Task to carry out: The exercise asks you to copy every line below in which "attach" appears.

Data block:

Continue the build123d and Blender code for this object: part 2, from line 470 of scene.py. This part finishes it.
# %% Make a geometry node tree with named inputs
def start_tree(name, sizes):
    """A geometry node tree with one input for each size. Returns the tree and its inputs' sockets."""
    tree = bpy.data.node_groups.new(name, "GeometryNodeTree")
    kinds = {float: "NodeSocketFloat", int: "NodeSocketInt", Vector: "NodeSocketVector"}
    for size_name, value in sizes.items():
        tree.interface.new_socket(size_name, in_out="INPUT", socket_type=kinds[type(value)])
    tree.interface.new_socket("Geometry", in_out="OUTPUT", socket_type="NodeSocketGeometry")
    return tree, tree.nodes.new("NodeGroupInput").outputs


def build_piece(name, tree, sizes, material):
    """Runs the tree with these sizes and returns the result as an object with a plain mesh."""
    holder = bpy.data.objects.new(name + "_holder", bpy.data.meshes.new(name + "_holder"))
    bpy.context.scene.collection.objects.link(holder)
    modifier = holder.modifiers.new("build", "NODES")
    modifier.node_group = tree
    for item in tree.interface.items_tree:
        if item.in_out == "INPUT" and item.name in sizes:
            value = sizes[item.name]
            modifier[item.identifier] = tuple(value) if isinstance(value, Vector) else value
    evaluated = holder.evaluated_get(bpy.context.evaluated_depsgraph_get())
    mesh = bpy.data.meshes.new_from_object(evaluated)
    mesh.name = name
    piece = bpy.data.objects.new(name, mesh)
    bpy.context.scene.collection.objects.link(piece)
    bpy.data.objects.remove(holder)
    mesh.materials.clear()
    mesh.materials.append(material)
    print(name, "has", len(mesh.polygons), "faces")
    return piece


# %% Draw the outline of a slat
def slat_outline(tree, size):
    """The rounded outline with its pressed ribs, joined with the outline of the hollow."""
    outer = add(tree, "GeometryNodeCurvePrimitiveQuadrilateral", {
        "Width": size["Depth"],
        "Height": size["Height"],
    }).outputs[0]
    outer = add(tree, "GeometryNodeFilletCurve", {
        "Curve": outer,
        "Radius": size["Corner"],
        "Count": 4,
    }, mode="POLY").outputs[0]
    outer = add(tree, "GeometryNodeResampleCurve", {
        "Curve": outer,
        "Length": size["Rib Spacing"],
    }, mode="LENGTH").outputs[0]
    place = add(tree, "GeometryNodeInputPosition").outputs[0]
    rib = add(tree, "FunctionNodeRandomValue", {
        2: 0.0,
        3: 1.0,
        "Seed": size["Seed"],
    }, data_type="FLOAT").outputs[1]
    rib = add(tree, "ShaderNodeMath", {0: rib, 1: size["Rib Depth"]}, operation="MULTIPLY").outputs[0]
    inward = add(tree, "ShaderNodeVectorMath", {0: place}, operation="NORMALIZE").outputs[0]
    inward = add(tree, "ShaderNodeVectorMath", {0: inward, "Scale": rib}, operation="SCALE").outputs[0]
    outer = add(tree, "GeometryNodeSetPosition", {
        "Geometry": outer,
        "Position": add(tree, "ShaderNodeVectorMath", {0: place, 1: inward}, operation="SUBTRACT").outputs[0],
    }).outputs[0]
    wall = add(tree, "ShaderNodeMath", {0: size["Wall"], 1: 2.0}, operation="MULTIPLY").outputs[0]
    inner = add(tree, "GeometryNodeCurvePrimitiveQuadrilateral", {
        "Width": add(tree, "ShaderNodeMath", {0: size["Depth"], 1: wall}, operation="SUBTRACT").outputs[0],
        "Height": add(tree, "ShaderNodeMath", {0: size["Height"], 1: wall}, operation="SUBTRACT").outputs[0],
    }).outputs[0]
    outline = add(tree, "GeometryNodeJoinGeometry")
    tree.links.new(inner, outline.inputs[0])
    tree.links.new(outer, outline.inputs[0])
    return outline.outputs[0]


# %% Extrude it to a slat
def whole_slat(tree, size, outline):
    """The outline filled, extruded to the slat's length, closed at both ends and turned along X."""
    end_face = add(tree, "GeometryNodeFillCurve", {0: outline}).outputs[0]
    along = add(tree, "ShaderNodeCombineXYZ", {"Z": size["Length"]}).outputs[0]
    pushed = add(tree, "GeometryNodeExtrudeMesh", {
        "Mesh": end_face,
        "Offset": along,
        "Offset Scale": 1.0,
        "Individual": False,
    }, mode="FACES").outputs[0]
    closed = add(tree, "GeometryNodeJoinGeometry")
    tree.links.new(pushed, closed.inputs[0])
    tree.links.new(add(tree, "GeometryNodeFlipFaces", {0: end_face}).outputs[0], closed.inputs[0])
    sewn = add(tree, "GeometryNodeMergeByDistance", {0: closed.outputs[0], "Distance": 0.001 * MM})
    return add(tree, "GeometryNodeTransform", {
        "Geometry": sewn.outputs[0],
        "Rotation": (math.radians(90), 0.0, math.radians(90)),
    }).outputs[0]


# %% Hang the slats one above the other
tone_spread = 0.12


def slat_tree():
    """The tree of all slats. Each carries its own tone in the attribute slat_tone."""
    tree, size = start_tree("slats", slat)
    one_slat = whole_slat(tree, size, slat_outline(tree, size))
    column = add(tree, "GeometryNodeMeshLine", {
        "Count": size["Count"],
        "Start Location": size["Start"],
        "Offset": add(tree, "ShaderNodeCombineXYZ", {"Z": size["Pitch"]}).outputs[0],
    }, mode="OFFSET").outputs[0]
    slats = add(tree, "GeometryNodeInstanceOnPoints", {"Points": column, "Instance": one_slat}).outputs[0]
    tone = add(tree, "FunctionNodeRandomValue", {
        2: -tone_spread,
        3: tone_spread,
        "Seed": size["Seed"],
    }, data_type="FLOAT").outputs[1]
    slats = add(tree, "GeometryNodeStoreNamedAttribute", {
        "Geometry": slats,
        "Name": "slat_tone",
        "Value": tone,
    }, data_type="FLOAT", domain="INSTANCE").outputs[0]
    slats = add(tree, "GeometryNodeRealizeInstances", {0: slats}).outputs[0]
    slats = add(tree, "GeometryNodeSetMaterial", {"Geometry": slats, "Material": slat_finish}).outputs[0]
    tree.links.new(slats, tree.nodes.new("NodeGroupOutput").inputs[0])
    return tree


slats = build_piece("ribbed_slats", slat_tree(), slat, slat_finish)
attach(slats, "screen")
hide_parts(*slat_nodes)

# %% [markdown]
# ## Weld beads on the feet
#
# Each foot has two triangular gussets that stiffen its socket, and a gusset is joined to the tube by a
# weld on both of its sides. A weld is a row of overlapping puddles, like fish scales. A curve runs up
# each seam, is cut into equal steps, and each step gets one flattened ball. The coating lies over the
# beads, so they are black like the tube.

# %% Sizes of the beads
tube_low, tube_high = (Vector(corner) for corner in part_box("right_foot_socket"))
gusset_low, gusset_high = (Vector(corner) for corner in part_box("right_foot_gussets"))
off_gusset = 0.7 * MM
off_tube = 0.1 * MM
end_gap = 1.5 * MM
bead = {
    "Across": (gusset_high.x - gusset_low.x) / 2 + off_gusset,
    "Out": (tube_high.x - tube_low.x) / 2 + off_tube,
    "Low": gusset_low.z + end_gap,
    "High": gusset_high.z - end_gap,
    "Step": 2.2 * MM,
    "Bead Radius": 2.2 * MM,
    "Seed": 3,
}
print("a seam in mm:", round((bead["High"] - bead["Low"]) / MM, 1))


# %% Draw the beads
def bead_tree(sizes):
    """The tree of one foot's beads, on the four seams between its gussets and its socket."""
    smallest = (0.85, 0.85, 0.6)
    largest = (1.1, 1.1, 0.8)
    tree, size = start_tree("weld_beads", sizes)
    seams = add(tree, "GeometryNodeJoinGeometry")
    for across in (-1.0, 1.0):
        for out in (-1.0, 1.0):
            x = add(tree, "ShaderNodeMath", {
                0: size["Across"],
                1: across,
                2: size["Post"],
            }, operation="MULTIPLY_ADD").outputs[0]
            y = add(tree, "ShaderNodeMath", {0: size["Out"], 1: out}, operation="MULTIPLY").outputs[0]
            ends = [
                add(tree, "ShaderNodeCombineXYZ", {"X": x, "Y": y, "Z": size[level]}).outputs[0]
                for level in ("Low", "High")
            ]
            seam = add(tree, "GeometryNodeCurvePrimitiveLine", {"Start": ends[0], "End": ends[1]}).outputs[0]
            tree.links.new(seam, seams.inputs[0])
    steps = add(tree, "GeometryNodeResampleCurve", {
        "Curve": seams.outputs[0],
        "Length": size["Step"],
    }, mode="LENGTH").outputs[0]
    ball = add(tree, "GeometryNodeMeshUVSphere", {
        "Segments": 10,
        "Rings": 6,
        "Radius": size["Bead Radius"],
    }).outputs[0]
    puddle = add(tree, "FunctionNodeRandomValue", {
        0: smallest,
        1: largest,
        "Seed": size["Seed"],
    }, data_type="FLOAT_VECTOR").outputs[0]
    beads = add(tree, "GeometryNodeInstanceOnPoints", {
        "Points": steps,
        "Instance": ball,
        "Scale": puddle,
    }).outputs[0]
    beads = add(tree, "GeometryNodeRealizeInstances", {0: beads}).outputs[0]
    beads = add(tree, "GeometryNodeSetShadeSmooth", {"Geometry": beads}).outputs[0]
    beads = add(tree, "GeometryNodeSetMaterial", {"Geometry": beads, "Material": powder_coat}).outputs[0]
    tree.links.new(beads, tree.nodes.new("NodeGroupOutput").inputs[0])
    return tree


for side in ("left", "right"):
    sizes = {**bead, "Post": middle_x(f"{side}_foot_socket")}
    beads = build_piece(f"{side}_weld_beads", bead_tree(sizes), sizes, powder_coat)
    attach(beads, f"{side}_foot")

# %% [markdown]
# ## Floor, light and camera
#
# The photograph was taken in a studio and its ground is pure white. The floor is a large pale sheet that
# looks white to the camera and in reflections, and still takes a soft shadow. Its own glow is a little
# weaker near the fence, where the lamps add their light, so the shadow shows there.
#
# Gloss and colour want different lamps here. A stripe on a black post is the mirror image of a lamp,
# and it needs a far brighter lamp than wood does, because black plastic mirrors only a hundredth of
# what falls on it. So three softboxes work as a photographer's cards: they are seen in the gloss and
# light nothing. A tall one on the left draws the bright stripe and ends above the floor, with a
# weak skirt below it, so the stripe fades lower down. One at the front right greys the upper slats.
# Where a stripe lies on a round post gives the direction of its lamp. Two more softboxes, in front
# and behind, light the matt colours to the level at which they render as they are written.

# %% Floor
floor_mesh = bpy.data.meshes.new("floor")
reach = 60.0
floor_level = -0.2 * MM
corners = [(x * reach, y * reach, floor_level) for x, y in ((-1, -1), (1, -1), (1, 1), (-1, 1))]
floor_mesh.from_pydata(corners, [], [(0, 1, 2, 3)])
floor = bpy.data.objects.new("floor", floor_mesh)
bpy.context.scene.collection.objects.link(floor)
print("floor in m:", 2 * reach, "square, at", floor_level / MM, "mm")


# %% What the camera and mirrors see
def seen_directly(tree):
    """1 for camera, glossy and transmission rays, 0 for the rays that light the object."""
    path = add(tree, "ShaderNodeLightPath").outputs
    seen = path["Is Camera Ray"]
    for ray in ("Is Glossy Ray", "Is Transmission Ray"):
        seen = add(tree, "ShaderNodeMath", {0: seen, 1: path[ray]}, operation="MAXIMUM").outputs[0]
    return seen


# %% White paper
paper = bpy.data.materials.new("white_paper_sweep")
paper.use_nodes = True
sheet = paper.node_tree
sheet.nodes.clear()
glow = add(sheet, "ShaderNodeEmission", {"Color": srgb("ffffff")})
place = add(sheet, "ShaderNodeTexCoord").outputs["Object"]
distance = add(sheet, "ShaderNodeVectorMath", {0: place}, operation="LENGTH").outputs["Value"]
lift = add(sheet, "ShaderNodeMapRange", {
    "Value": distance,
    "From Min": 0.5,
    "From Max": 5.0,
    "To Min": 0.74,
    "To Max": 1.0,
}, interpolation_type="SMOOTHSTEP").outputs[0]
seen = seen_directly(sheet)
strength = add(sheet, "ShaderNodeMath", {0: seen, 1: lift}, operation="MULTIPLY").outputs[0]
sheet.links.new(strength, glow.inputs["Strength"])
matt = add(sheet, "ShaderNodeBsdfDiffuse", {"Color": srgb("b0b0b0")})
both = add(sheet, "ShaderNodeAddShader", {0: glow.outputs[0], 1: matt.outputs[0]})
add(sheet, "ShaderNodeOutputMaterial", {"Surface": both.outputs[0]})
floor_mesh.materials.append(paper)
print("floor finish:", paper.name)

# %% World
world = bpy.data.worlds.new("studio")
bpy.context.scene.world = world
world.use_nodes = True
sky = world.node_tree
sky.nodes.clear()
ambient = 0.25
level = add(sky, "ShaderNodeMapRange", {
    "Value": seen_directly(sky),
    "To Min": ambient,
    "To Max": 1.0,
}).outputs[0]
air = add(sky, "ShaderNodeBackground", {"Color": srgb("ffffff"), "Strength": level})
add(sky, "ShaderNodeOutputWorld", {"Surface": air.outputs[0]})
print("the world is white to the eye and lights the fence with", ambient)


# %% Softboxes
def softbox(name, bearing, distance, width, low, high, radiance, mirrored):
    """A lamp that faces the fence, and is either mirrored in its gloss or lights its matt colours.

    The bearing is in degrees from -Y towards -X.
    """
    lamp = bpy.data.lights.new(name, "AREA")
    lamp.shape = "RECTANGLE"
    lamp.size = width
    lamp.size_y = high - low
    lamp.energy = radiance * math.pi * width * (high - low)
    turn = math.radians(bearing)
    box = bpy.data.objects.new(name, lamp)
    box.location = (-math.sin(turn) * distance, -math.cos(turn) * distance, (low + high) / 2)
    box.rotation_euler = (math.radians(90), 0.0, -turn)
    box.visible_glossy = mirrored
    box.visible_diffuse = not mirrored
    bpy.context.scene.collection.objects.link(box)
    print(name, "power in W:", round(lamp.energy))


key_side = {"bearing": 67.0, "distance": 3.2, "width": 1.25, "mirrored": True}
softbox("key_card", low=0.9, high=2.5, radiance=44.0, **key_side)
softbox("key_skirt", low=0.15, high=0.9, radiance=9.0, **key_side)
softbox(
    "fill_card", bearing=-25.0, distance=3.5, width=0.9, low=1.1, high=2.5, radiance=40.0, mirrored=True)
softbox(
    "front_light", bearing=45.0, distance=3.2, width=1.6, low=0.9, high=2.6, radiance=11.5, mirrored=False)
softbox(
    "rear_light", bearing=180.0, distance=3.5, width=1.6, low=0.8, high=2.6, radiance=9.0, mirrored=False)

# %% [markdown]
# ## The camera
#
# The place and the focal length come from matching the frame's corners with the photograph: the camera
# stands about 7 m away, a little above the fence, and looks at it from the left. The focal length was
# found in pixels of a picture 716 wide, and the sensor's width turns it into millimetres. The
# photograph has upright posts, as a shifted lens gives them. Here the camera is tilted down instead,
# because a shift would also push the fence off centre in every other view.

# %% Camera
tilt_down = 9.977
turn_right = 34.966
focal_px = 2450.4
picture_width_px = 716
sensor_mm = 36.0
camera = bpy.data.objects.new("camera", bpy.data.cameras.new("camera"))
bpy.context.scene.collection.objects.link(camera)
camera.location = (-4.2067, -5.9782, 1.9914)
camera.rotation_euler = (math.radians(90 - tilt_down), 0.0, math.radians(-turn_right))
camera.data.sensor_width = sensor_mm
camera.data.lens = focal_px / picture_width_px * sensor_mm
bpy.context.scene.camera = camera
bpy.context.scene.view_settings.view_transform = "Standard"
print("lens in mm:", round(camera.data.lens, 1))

Exercise answer:
attach(slats, "screen")
    attach(beads, f"{side}_foot")